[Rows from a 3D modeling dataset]
====

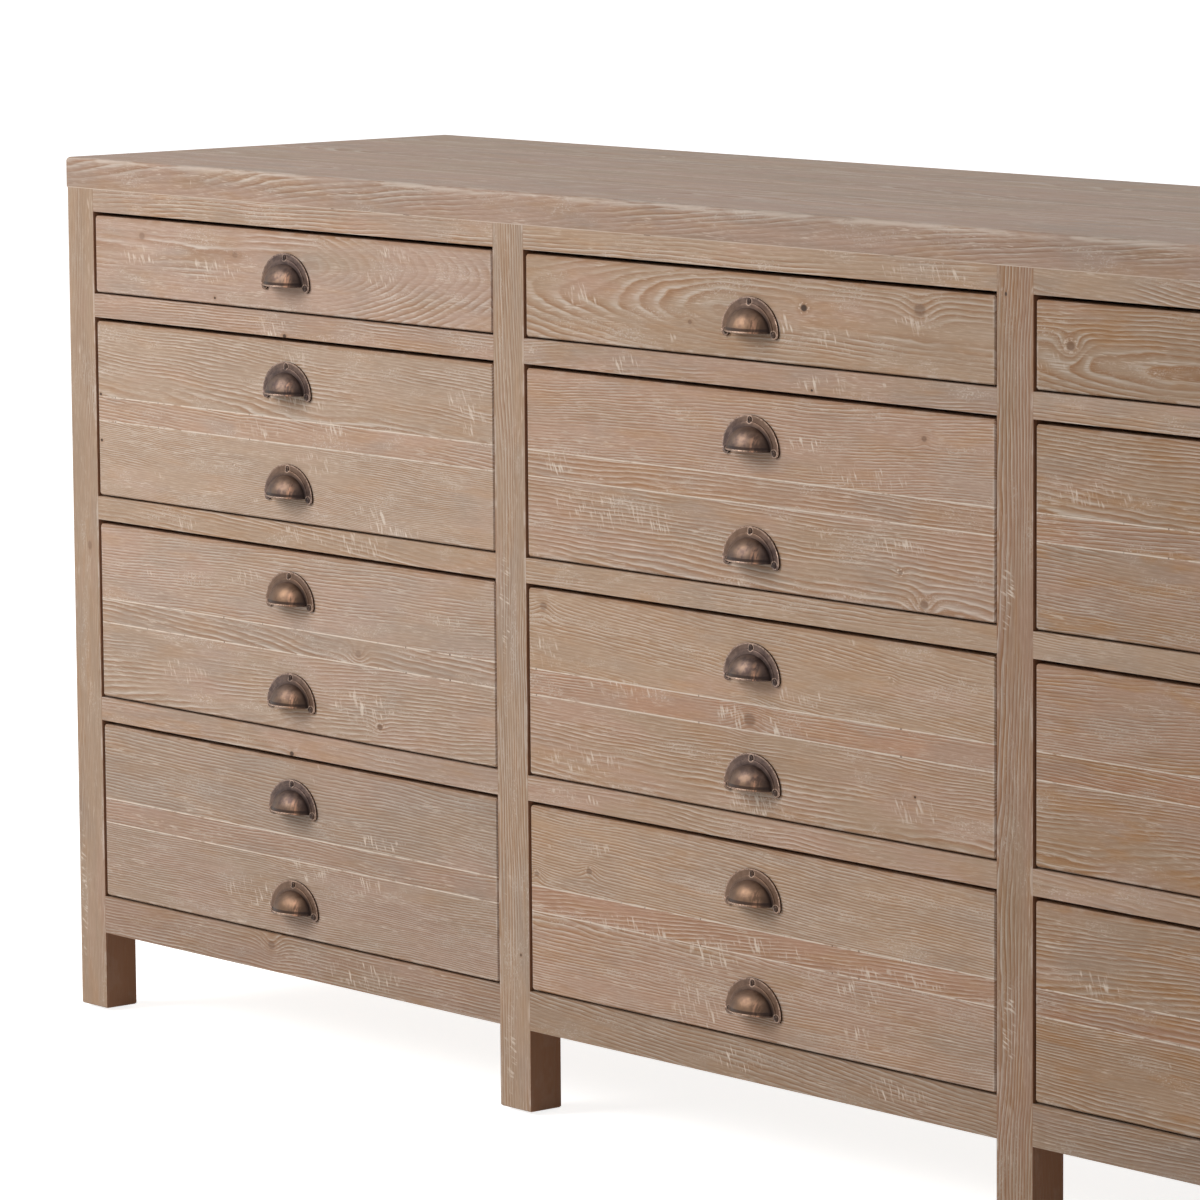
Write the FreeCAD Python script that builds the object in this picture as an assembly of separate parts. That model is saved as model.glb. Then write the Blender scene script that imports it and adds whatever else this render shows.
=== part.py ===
import FreeCAD, Part
import math
import os

# A long, low chest of reclaimed pine: a face frame of posts and rails divides the front into
# columns of inset drawers, one shallow drawer above three deep ones. Each deep front is glued up
# from two wide boards with a narrow strip between them, so that it looks like two shallow drawers
# with a rail between, and carries two cup pulls. The boxes run on wooden runners.
#
# X runs along the front, Y from the front to the back, and Z up. The origin is on the floor under
# the middle of the whole chest, pulls included. Columns count from the left and rows from the top.

# Driving dimensions, in millimetres.
COLUMNS = 3
DEEP_ROWS = 3
OPENING_WIDTH = 624.0
SHALLOW_OPENING_HEIGHT = 81.0
DEEP_OPENING_HEIGHT = 178.0
CARCASS_DEPTH = 480.0

TOP_THICKNESS = 30.0
TOP_BOARDS = 4
TOP_ARRIS_RADIUS = 4.0

POST_WIDTH = 44.0
POST_DEPTH = 36.0
POST_ARRIS_RADIUS = 2.5
LEG_HEIGHT = 77.0
FOOT_CHAMFER = 1.2

BOTTOM_RAIL_HEIGHT = 37.0
DRAWER_RAIL_HEIGHT = 23.0
TOP_RAIL_HEIGHT = 22.0
REAR_RAIL_DEPTH = 20.0

GLIDE_RADIUS = 7.0
GLIDE_HEIGHT = 3.0

PARTITION_THICKNESS = 18.0
SIDE_PANEL_THICKNESS = 16.0
SIDE_PANEL_RECESS = 7.0
SIDE_BOARDS = 5
SIDE_BOARD_CHAMFER = 1.2
BACK_PANEL_THICKNESS = 6.0
BACK_PANEL_RECESS = 4.0

RUNNER_WIDTH = 26.0
GUIDE_RISE = 16.0
STOP_LENGTH = 15.0
STOP_HEIGHT = 12.0

FRONT_THICKNESS = 21.0
FRONT_SETBACK = 0.5
FRONT_SIDE_GAP = 2.5
FRONT_TOP_GAP = 4.0
FRONT_BOTTOM_GAP = 2.0
FRONT_CORNER_CHAMFER = 1.8
FRONT_ARRIS = 1.2
FRONT_STRIP_HEIGHT = 24.0

BOX_THICKNESS = 12.0
BOX_HEADROOM = 10.0
BOX_BOTTOM_THICKNESS = 5.0
BOX_BOTTOM_RISE = 8.0
BOX_BACK_INSET = 8.0
GROOVE_DEPTH = 5.0
TAIL_PITCH = 55.0
TAIL_SHARE = 0.62
TAIL_SLOPE = 1.0 / 7.0

PULL_WIDTH = 75.0
PULL_RISE = 31.0
PULL_PROJECTION = 18.5
PULL_FLANGE_THICKNESS = 1.8
PULL_LUG_RADIUS = 5.2
PULL_LIP_DROP = 13.0
CUP_WIDTH = 55.0
CUP_HEIGHT = 21.5
CUP_WALL = 1.4
CUP_LIP_THICKNESS = 1.6
CUP_LIP_OVERHANG = 0.9
CUP_SIDES = 10
CUP_TIERS = 4
HOLLOW_TIERS = 3
FLANGE_SIDES = 14
LUG_SIDES = 4

# Clearances.
RUNNING_CLEARANCE = 0.3
GUIDE_CLEARANCE = 0.8
GROOVE_CLEARANCE = 0.5

# Sizes that follow from the ones above.
PITCH = OPENING_WIDTH + POST_WIDTH
WIDTH = COLUMNS * PITCH + POST_WIDTH
LEFT = -WIDTH / 2
RIGHT = WIDTH / 2
PULL_STANDOFF = PULL_PROJECTION - FRONT_SETBACK
FRONT = -(CARCASS_DEPTH + PULL_STANDOFF) / 2 + PULL_STANDOFF
BACK = FRONT + CARCASS_DEPTH
FRAME_BACK = FRONT + POST_DEPTH
BACK_PANEL_FRONT = BACK - BACK_PANEL_RECESS - BACK_PANEL_THICKNESS
REAR_RAIL_FRONT = BACK_PANEL_FRONT - REAR_RAIL_DEPTH
SIDE_RAIL_THICKNESS = SIDE_PANEL_RECESS + SIDE_PANEL_THICKNESS
DRAWER_FACE = FRONT + FRONT_SETBACK
BOX_FRONT = DRAWER_FACE + FRONT_THICKNESS
BOX_BACK = REAR_RAIL_FRONT - STOP_LENGTH - RUNNING_CLEARANCE
BOX_WIDTH = OPENING_WIDTH - 2 * GUIDE_CLEARANCE
FRAME_BOTTOM = GLIDE_HEIGHT + LEG_HEIGHT
ROWS = DEEP_ROWS + 1
RAIL_HEIGHTS = [TOP_RAIL_HEIGHT] + [DRAWER_RAIL_HEIGHT] * DEEP_ROWS + [BOTTOM_RAIL_HEIGHT]
OPENING_HEIGHTS = [SHALLOW_OPENING_HEIGHT] + [DEEP_OPENING_HEIGHT] * DEEP_ROWS
FRAME_TOP = FRAME_BOTTOM + sum(RAIL_HEIGHTS) + sum(OPENING_HEIGHTS)


def vector(x, y, z):
    """A point or direction in the chest's frame."""
    return FreeCAD.Vector(x, y, z)


def block(x_span, y_span, z_span):
    """A rectangular solid between three pairs of limits."""
    corner = vector(x_span[0], y_span[0], z_span[0])
    size = [span[1] - span[0] for span in (x_span, y_span, z_span)]
    return Part.makeBox(size[0], size[1], size[2], corner)


def flat_face(points):
    """The flat face with these corners."""
    return Part.Face(Part.makePolygon(points + points[:1]))


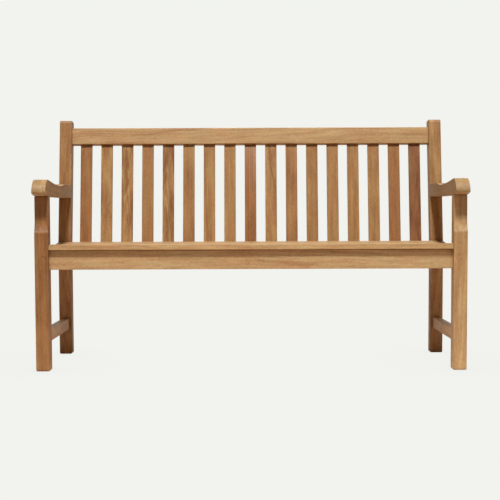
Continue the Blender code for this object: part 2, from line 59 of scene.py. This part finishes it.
# Tones of oiled teak, sRGB
TONES = {
    "pale": (0.775, 0.640, 0.450),
    "golden": (0.750, 0.603, 0.410),
    "sand": (0.705, 0.568, 0.376),
    "honey": (0.680, 0.512, 0.312),
    "amber": (0.662, 0.487, 0.292),
    "russet": (0.640, 0.445, 0.258),
    "chestnut": (0.605, 0.422, 0.243),
    "umber": (0.570, 0.380, 0.224),
}

# Figure: how far the pith lies behind and beside the face, how many degrees it leans towards
# the face, the contrast of the growth bands, how far they wander and how mottled the wood is
FIGURES = {
    "straight": dict(behind=0.030, beside=0.150, lean=0.6, contrast=0.60, wander=0.006, mottle=0.8),
    "fine": dict(behind=0.080, beside=0.090, lean=1.2, contrast=0.55, wander=0.010, mottle=1.1),
    "arched": dict(behind=0.016, beside=0.006, lean=2.6, contrast=1.75, wander=0.034, mottle=2.8),
    "flowing": dict(behind=0.040, beside=0.026, lean=2.5, contrast=0.90, wander=0.034, mottle=1.7),
    "calm": dict(behind=0.060, beside=0.030, lean=1.6, contrast=0.60, wander=0.030, mottle=0.5),
    "plain": dict(behind=0.120, beside=0.060, lean=1.0, contrast=0.35, wander=0.014, mottle=0.5),
}

# The back slats' tones and figures, from left to right
BACK_SLATS = (
    ("russet", "fine"),
    ("honey", "flowing"),
    ("honey", "arched"),
    ("amber", "plain"),
    ("amber", "arched"),
    ("amber", "fine"),
    ("honey", "fine"),
    ("honey", "plain"),
    ("russet", "straight"),
    ("honey", "flowing"),
    ("amber", "fine"),
    ("amber", "fine"),
    ("honey", "plain"),
    ("honey", "fine"),
    ("honey", "fine"),
    ("russet", "plain"),
    ("umber", "flowing"),
)
SEAT_SLATS = 6
ARM_FIGURES = {"left": "fine", "right": "calm"}
PALE_PEG = "front_rail_peg_right"
BOARD_SEED = 11
PLUG_SEED = 5


def peg_grain(name):
    """The direction that a peg was driven in."""
    if name.startswith(("side_rail", "stretcher", "arm")):
        return ALONG_X
    if name.startswith("front_rail"):
        return ALONG_Y
    return ACROSS_THE_BACK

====

### What needs to be done
Search the records for the word "object". Copy every line that has it.

### Exercise result
Write the FreeCAD Python script that builds the object in this picture as an assembly of separate parts. That model is saved as model.glb. Then write the Blender scene script that imports it and adds whatever else this render shows.
Continue the Blender code for this object: part 2, from line 59 of scene.py. This part finishes it.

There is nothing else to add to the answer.